Scientists do not, generally, believe that they have the final and absolute truth. Science is, by nature, always open to new evidence. Further, science, it seems to me, is asking a different question than spirituality. Science is asking "How, What, Where" questions. Spirituality is asking the question "Why." They only clash when they stray from their appropriate questions. For example, when religion insists that the world is only 6,000 years old, or that man came to be in a certain "Biblical" fashion, then it has strayed into the realm of science. When scientists insist that the only reality is the physical sense experience--as it did in the mid-19th century with the philosophy of "Positivism", it has also strayed beyond it realm of expertise.

When cosmological physicists like Brian Green and many others contemplate their work in quantum mechanics, GUT (Grand Unifying Theory combining the four known forces, Gravity, Electromagnetic force, Strong nuclear force and Weak nuclear force.), dark matter, etc. they often become more spiritual rather than less. It is not conventional religion, but it is still spiritual.

Another approach to this question is the existential approach. I don't know if you have read any of the novels of Albert Camus, the French existential philosopher, but I do recommend his work. Camus was an agnostic with atheist leanings. He was also a resistance fighter during WWII. He fought alongside Christian resistance fighters and came to admire their Christianity, but could not himself go there. One of Camus' works is The Myth of Sisyphus. Sisyphus, you may remember was condemned by the Greek gods to push a rock up the hill to the top only to see it roll back down. This went on for eternity. Camus saw this as symbolizing the absurdity of life. Camus' statement was that, "The only important question is the question of suicide." If life is absurd, then it has no purpose, why not end it? His answer was that we can choose to create our own meaning in life. Another of his works was "The Stranger" in which he demonstrates this.

But all this is spiritual because in creating the meaning of our lives, we create the foundation for existence and this is what keeps us alive and becomes our God (I tend to only use the word God when speaking with religious people. For myself, I use words like "The Sacred" because they don't carry as strong a connotation of the old man with the beard who has a throne in the sky.)

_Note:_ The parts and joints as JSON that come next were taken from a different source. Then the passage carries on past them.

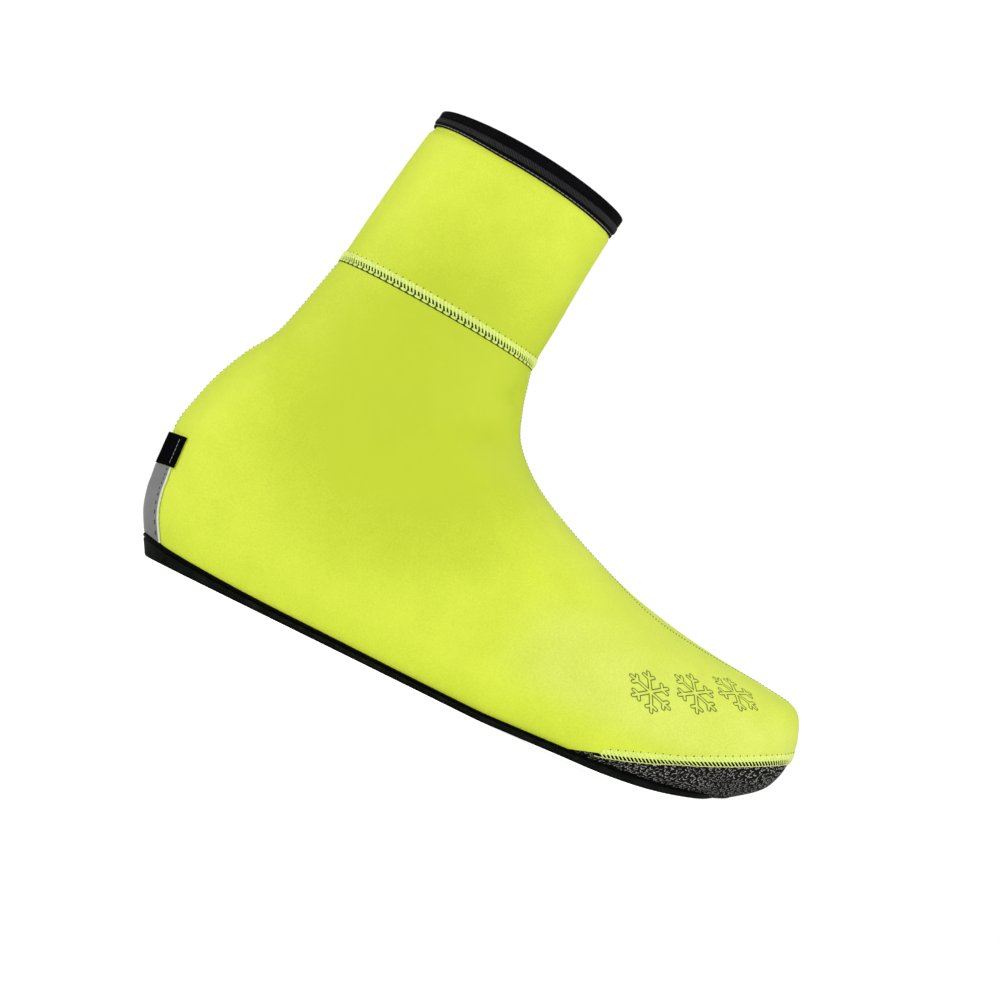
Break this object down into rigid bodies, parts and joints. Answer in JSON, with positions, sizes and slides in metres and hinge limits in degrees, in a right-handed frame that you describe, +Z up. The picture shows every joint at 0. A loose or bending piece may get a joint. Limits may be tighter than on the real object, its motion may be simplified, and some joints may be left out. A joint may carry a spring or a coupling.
{
  "type": "winter overshoe",
  "caption": "Neoprene cycling overshoe with a tall ankle cuff, flatlock seams, fabric toe guard, reflective heel strip and a thin rubberised sole with openings for cleat and heel",
  "frame": {"origin": "on the floor, at the middle of the shoe's length and width", "axes": "+X towards the toe, +Y towards the inner (medial) side, +Z up"},
  "size_m": [0.2902, 0.0996, 0.218],
  "materials": {
    "neoprene": "fluorescent yellow jersey face laminated on neoprene, fine knit, soft sheen",
    "thread": "light yellow bulked seam thread",
    "binding": "black folded elastic tape, satin, with a ribbed band of cover stitch",
    "abrasion_fabric": "coarse black woven abrasion fabric with light flecks",
    "reflective": "grey retroreflective tape, fine bead texture",
    "webbing": "black woven tape",
    "sole_fabric": "black rubberised fabric, low gloss"
  },
  "bodies": {
    "root": {"upper": "neoprene", "ankle_cuff": "neoprene", "cuff_seam": "thread", "toe_seam": "thread", "collar_binding": "binding", "toe_guard": "abrasion_fabric", "heel_reflector": "reflective", "heel_tape": "webbing", "outsole": "sole_fabric", "sole_tape": "binding"}
  },
  "joints": []
}
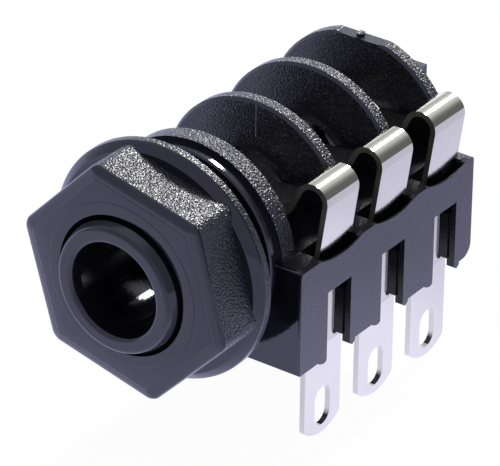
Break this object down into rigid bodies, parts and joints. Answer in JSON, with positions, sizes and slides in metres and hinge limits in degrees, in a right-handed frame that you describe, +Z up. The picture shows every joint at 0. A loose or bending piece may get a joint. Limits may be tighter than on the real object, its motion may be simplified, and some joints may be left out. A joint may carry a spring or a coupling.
{
  "type": "quarter-inch stereo jack socket",
  "caption": "Panel-mounting socket for a quarter-inch stereo plug, with a finned body, a hexagonal fixing nut and folded spring contacts with solder lugs.",
  "frame": {"origin": "on the plug's axis, in the plane of the shoulder face that seats on the back of the panel", "axes": "-Y points out of the mouth along the plug's axis, +X towards the solder lugs, +Z up, away from them"},
  "size_m": [0.0178, 0.0301, 0.0228],
  "materials": {
    "housing_plastic": "fine moulded grain, smooth on the shoulder and nose",
    "nut_plastic": "smooth front face, fine moulded grain on the flats",
    "contact_metal": "bright plated strip with fine rolling lines"
  },
  "bodies": {
    "root": {"housing": "housing_plastic", "fixing_nut": "nut_plastic", "sleeve_contact": "contact_metal", "ring_contact": "contact_metal", "tip_contact": "contact_metal"}
  },
  "joints": []
}
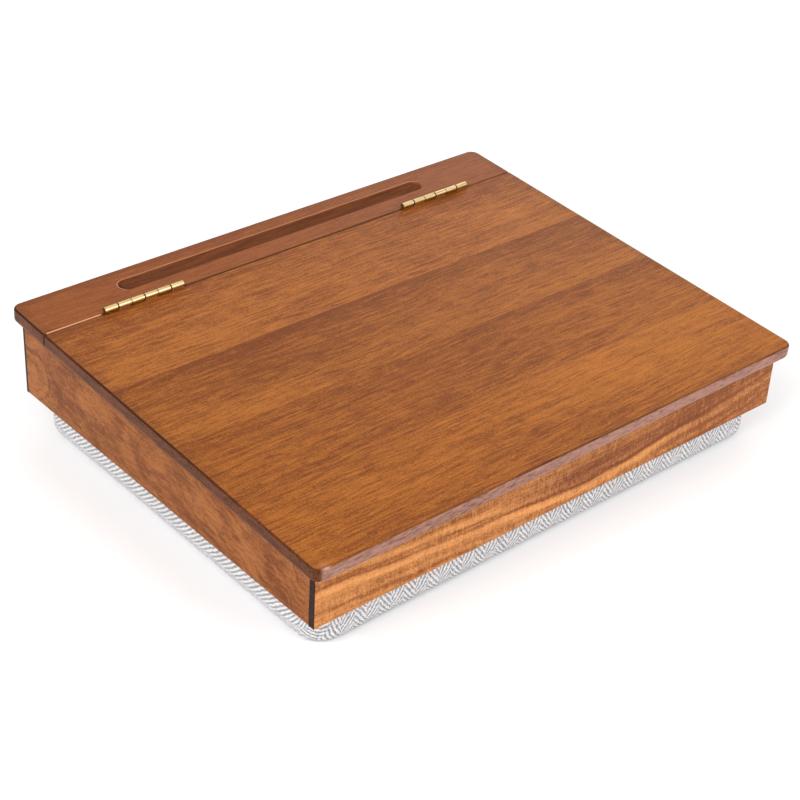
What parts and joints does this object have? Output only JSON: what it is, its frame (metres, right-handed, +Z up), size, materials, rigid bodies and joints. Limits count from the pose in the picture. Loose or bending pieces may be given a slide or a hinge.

All spiritual language is metaphor. Whenever we speak of our own spiritual experiences, like love, awe, etc. we can only use words and the words we use can never fully express the experience. That's why there are thousands of different love-songs. So the word "God" is only a metaphor; an attempt to express the inexpressible. What is really weird about this is that it is not just spiritual words that are metaphor. All language is, to some degree, metaphoric. Every word carries a different meaning to each person. Words are like maps. You point to a place on a map and tell your friend that there will be a party at that location. The map point is not the location. Another example is that I am in a strange town and a river flows through. There are several bridges across the river. On the map they all pretty much look alike. When I drive to one of the actual bridges it turns out to be a bridge, but for freight trains, not cars. Another bridge may be only a footbridge. Some time, when you have the time, read Alfred Korzybski's book, Science and Sanity--or read a summary.

When I was in seminary, my Hebrew Bible professor--a leading international scholar--used to jokingly say that "God speaks Hebrew" because the bible was written in Hebrew. But I have come to believe that "God" really speaks mathematics. Only the language of mathematics comes close to being non-metaphorical enough to describe the universe.

If my previous response was too short, I'm afraid I've been too verbose in this one. But I hope it shows that the debate between Sharpton, a conservative Christian and Hitchens a fundamentalist atheist, is far off the mark. I would even say that it is irrelevant to spirituality. The God that Hitchens doesn't like is not the God of most modern faith communities.

Now that you are graduating, I hope you will have more time to pursue your photography. You have a lot of talent for the photographic art.